◆ Description of the task: Repeat every line below exactly, word for word.
___
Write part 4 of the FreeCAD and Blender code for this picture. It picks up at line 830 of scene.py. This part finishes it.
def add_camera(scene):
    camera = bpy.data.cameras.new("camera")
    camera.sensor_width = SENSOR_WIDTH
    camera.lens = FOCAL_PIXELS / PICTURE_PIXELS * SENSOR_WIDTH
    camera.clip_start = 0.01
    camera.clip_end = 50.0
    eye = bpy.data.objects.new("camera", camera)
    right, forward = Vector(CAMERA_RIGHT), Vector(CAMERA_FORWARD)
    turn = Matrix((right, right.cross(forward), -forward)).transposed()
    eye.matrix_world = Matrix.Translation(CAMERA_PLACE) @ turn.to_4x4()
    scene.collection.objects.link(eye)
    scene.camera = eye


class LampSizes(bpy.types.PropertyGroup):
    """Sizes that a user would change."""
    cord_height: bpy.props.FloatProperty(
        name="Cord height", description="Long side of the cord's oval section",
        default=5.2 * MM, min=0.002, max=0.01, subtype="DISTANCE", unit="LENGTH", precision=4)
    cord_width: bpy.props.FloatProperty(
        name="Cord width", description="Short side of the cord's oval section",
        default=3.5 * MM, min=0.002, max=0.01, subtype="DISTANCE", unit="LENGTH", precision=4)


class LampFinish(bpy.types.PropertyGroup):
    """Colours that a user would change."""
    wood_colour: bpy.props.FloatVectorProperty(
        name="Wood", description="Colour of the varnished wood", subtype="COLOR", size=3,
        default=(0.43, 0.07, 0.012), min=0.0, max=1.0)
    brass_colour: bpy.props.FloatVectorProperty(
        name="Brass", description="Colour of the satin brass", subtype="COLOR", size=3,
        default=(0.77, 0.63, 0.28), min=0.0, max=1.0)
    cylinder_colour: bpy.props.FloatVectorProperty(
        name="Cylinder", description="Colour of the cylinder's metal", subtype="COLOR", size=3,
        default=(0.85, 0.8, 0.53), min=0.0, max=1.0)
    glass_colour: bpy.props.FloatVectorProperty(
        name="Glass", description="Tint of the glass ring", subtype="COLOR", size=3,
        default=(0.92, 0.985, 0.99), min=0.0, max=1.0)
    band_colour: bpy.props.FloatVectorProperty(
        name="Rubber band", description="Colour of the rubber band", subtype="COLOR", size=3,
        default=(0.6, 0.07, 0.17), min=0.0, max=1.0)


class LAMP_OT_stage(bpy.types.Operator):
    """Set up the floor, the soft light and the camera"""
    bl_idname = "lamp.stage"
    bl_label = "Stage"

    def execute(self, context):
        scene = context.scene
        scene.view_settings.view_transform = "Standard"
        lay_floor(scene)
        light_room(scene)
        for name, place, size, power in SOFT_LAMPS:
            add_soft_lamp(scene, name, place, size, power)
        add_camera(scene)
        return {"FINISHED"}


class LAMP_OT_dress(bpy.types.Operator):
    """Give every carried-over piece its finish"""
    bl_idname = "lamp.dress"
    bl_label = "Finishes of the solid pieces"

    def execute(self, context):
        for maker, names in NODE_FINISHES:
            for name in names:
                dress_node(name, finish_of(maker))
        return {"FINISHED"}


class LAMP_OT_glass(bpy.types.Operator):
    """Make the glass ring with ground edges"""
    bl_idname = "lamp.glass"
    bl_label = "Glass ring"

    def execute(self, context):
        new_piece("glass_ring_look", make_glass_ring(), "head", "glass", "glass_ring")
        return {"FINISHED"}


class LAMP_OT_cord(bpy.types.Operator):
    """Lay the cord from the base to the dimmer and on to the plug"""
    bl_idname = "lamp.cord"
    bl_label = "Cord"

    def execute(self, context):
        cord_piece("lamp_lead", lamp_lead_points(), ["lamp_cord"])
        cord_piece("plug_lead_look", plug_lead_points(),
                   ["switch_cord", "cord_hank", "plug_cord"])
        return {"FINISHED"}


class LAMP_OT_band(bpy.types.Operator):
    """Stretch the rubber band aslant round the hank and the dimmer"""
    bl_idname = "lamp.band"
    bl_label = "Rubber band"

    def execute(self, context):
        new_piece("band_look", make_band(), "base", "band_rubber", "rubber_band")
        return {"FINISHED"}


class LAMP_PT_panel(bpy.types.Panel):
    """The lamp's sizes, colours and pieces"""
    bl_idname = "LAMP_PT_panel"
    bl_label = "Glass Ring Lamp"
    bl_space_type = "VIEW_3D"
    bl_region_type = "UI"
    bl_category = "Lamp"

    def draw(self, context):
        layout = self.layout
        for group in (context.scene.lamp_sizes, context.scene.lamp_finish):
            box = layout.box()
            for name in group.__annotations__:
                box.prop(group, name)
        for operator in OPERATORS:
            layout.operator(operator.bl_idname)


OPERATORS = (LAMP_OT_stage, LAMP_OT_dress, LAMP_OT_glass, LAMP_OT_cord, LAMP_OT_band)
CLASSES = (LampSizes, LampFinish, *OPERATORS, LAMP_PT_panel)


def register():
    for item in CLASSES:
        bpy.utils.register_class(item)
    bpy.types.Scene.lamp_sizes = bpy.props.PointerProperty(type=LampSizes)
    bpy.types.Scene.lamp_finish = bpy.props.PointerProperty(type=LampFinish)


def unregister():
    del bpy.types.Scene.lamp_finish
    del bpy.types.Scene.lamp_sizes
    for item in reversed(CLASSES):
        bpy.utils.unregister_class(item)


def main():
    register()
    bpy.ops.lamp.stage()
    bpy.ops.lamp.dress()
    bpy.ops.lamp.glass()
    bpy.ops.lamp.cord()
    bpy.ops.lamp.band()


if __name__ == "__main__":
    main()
___
◆ Exercise answer:
Write part 4 of the FreeCAD and Blender code for this picture. It picks up at line 830 of scene.py. This part finishes it.
def add_camera(scene):
    camera = bpy.data.cameras.new("camera")
    camera.sensor_width = SENSOR_WIDTH
    camera.lens = FOCAL_PIXELS / PICTURE_PIXELS * SENSOR_WIDTH
    camera.clip_start = 0.01
    camera.clip_end = 50.0
    eye = bpy.data.objects.new("camera", camera)
    right, forward = Vector(CAMERA_RIGHT), Vector(CAMERA_FORWARD)
    turn = Matrix((right, right.cross(forward), -forward)).transposed()
    eye.matrix_world = Matrix.Translation(CAMERA_PLACE) @ turn.to_4x4()
    scene.collection.objects.link(eye)
    scene.camera = eye


class LampSizes(bpy.types.PropertyGroup):
    """Sizes that a user would change."""
    cord_height: bpy.props.FloatProperty(
        name="Cord height", description="Long side of the cord's oval section",
        default=5.2 * MM, min=0.002, max=0.01, subtype="DISTANCE", unit="LENGTH", precision=4)
    cord_width: bpy.props.FloatProperty(
        name="Cord width", description="Short side of the cord's oval section",
        default=3.5 * MM, min=0.002, max=0.01, subtype="DISTANCE", unit="LENGTH", precision=4)


class LampFinish(bpy.types.PropertyGroup):
    """Colours that a user would change."""
    wood_colour: bpy.props.FloatVectorProperty(
        name="Wood", description="Colour of the varnished wood", subtype="COLOR", size=3,
        default=(0.43, 0.07, 0.012), min=0.0, max=1.0)
    brass_colour: bpy.props.FloatVectorProperty(
        name="Brass", description="Colour of the satin brass", subtype="COLOR", size=3,
        default=(0.77, 0.63, 0.28), min=0.0, max=1.0)
    cylinder_colour: bpy.props.FloatVectorProperty(
        name="Cylinder", description="Colour of the cylinder's metal", subtype="COLOR", size=3,
        default=(0.85, 0.8, 0.53), min=0.0, max=1.0)
    glass_colour: bpy.props.FloatVectorProperty(
        name="Glass", description="Tint of the glass ring", subtype="COLOR", size=3,
        default=(0.92, 0.985, 0.99), min=0.0, max=1.0)
    band_colour: bpy.props.FloatVectorProperty(
        name="Rubber band", description="Colour of the rubber band", subtype="COLOR", size=3,
        default=(0.6, 0.07, 0.17), min=0.0, max=1.0)


class LAMP_OT_stage(bpy.types.Operator):
    """Set up the floor, the soft light and the camera"""
    bl_idname = "lamp.stage"
    bl_label = "Stage"

    def execute(self, context):
        scene = context.scene
        scene.view_settings.view_transform = "Standard"
        lay_floor(scene)
        light_room(scene)
        for name, place, size, power in SOFT_LAMPS:
            add_soft_lamp(scene, name, place, size, power)
        add_camera(scene)
        return {"FINISHED"}


class LAMP_OT_dress(bpy.types.Operator):
    """Give every carried-over piece its finish"""
    bl_idname = "lamp.dress"
    bl_label = "Finishes of the solid pieces"

    def execute(self, context):
        for maker, names in NODE_FINISHES:
            for name in names:
                dress_node(name, finish_of(maker))
        return {"FINISHED"}


class LAMP_OT_glass(bpy.types.Operator):
    """Make the glass ring with ground edges"""
    bl_idname = "lamp.glass"
    bl_label = "Glass ring"

    def execute(self, context):
        new_piece("glass_ring_look", make_glass_ring(), "head", "glass", "glass_ring")
        return {"FINISHED"}


class LAMP_OT_cord(bpy.types.Operator):
    """Lay the cord from the base to the dimmer and on to the plug"""
    bl_idname = "lamp.cord"
    bl_label = "Cord"

    def execute(self, context):
        cord_piece("lamp_lead", lamp_lead_points(), ["lamp_cord"])
        cord_piece("plug_lead_look", plug_lead_points(),
                   ["switch_cord", "cord_hank", "plug_cord"])
        return {"FINISHED"}


class LAMP_OT_band(bpy.types.Operator):
    """Stretch the rubber band aslant round the hank and the dimmer"""
    bl_idname = "lamp.band"
    bl_label = "Rubber band"

    def execute(self, context):
        new_piece("band_look", make_band(), "base", "band_rubber", "rubber_band")
        return {"FINISHED"}


class LAMP_PT_panel(bpy.types.Panel):
    """The lamp's sizes, colours and pieces"""
    bl_idname = "LAMP_PT_panel"
    bl_label = "Glass Ring Lamp"
    bl_space_type = "VIEW_3D"
    bl_region_type = "UI"
    bl_category = "Lamp"

    def draw(self, context):
        layout = self.layout
        for group in (context.scene.lamp_sizes, context.scene.lamp_finish):
            box = layout.box()
            for name in group.__annotations__:
                box.prop(group, name)
        for operator in OPERATORS:
            layout.operator(operator.bl_idname)


OPERATORS = (LAMP_OT_stage, LAMP_OT_dress, LAMP_OT_glass, LAMP_OT_cord, LAMP_OT_band)
CLASSES = (LampSizes, LampFinish, *OPERATORS, LAMP_PT_panel)


def register():
    for item in CLASSES:
        bpy.utils.register_class(item)
    bpy.types.Scene.lamp_sizes = bpy.props.PointerProperty(type=LampSizes)
    bpy.types.Scene.lamp_finish = bpy.props.PointerProperty(type=LampFinish)


def unregister():
    del bpy.types.Scene.lamp_finish
    del bpy.types.Scene.lamp_sizes
    for item in reversed(CLASSES):
        bpy.utils.unregister_class(item)


def main():
    register()
    bpy.ops.lamp.stage()
    bpy.ops.lamp.dress()
    bpy.ops.lamp.glass()
    bpy.ops.lamp.cord()
    bpy.ops.lamp.band()


if __name__ == "__main__":
    main()